For Material Culture, this commitment to Skhothane subculture has paid off. The group members insist that they have “put South Africa on the map” using fashion. In 2016, their careers as music artists and influencers really began to take off when they met Canadian rapper Drake and featured in Please Forgive Me, the visual companion to his album Views, set in Johannesburg. They also went to Italy to accompany Italian rapper Ghali on tour. Crucially, they even have their own reality TV show (Material Culture on DStv).

Manager Don Dada’s younger brother Kabelo, who goes by the name of Material Golden, has released singles on Apple Music and Spotify, while solo artist Gento achieved number 1 on the AmaPiano top 10 chart for MTV Base (Africa). AmaPiano is a relatively new genre that mixes deep house, Gqom dance and jazzy piano favoured by the Skhothanes. Under the management of Don Dada, Material Culture have landed deals with clothing brands like Skhothane favourite DMD Muracchini, along with iconic brands like Pepsi. They also organise the biggest Skhothane dance event in South Africa – Sula Africa.

Photo: Instagram @material_culture

Not bad for what was once considered just a craze. Social media has played a key role, enabling media and fashion to become more diverse, opening up the frontiers of culture in a more inclusive way. By providing young people with a free platform to showcase their talents, social media has gifted agency to the Skhothanes. Kabelo and fellow crew member Thabani (a.k.a Material Lingas) say that their lives have changed because of the culture, telling me that “we have received many opportunities because of the way we dress”. Gento muses: “Fashion can put you in a place where you never thought that you could be one day.”

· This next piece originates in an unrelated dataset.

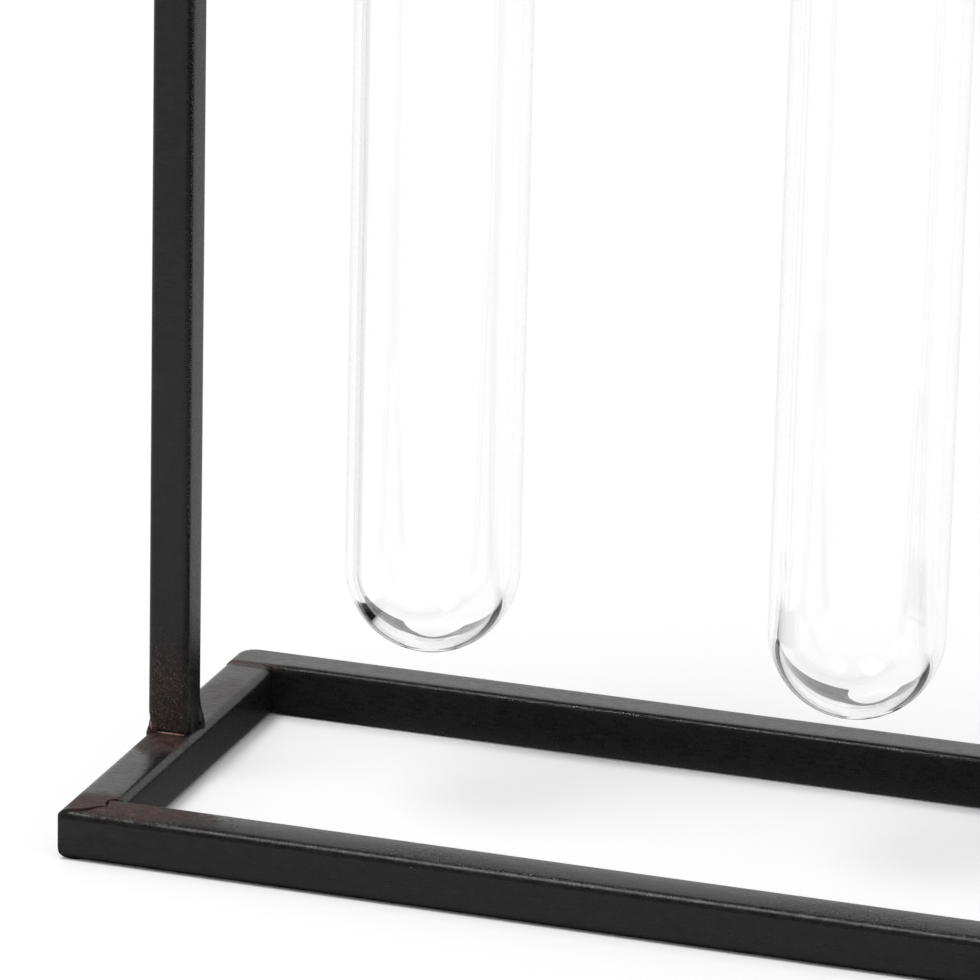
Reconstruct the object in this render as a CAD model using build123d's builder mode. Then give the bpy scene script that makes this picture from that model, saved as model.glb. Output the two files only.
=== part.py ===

John Bravo (a.k.a Material John Bravo) says the group aims to educate a young generation that they can “come out of nothing, be something” through their reality TV show. By encouraging the young to “stay away from drugs, respect always and love yourself”, Material Culture say that they have changed parents’ opinions of the movement. In sum, they claim to offer an alternative lifestyle for young people who live in the townships.

Like the Kardashian clan, Skhothane is a family affair. Mini-mes are having a moment on social media. Just as Kylie Jenner’s daughter Stormi dressed up for Halloween as her mother at the Met Gala, the next generation of Skhothane are following suit. The children of Material Culture, such as crew leader Don Dada’s son, are sporting their parents’ Skhothane dress.

Photo: Instagram @material_dondada

There are still plenty of critics who condemn Skhothanes for encouraging young people to engage in a culture obsessed with consumption, appearance and wealth. In a sense, they have a point – Skhothane remains a culture that puts value on what is represented on the surface.

But lifestyle influencers of the Western world are no different. In a market of highly competitive social media influencers, everyone wants a part of the action. ‘Flexing’ their way to fame, the Skhothanes are merely capitalising – effectively and joyously – on what is theirs to take.